Now let’s look at what happens when we start to play with shutter speeds.

Let’s get right in there:

  • A fast shutter speed, say 1/1000th, will freeze action; the sprinter out of the blocks, Superman in flight and our neighbour’s cat being chased by my Rottweiler.
  • A slow shutter speed, say 1/15th, will cause action to blur, running water, running people, running dogs chasing running cats.

Simples.

OK, time to think; answer the following questions before you proceed;

  1. If you set a slow shutter speed, what happens to the aperture? Is it likely to be large or small?
  2. When you set a fast shutter will the aperture more than likely be large or small?

Slow shutter will necessitate a smaller aperture.

Fast shutter will necessitate a larger aperture.

Now there’s no need to stress if it’s not quite sunk in because, the camera will help you out … usually.

You can tell the camera, via the AV setting, which aperture you would like; maybe a large aperture for that portrait photo of your girlfriend, she stays in focus, the background is blurred and just a wash of colour.

Maybe a small aperture to get your girlfriend and a thunderous wife stood arms folded in the distance.

Time to run, in which case a fast aperture (TV setting) will freeze your spindly little legs; whereas a slow shutter will cause you to blur and hopefully become unrecognisable. Deny everything!
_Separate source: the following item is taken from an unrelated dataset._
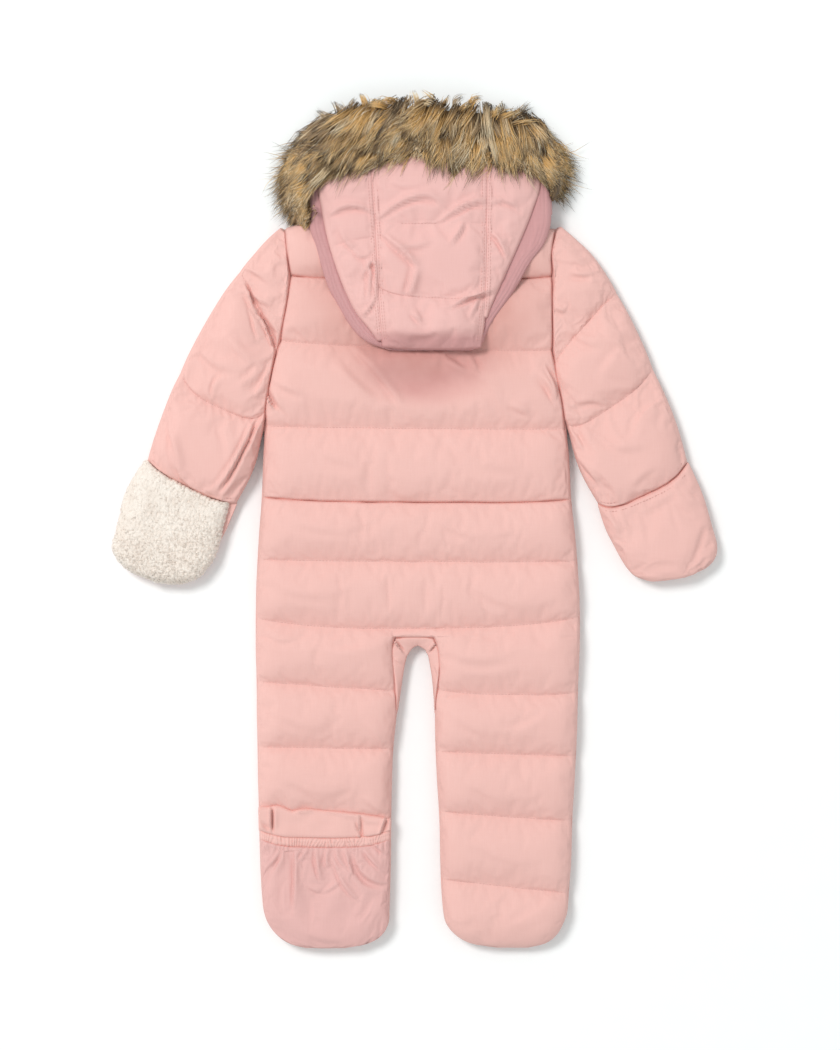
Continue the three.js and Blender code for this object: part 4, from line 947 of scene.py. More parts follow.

  • YOU SET THE APERTURE AND THE CAMERA WILL WORK OUT AND SET THE SHUTTER SPEED!
  • YOU SET THE SHUTTER SPEED AND THE CAMERA WILL WORK OUT AND SET THE APERTURE!

Glory be. That’s how wonderful the technology is.

You can see how all this fits together by fiddling with your camera’s settings; try setting an aperture, note what shutter speed the camera sets then change the aperture and hey presto! The shutter speed has change.

Then get onto the TV setting and have a play with shutter speeds noting the change in aperture.

REMEMBER AS A GENERAL RULE YOU CAN’T HAND HOLD A CAMERA IF THE SHUTTER DROPS UNDER 1/60TH – CAMERA SHAKE KICKS IN (tripod required).

Well done if you’ve gotten this far, now you really understand the essential basics. Get out there and practice, practice, practice!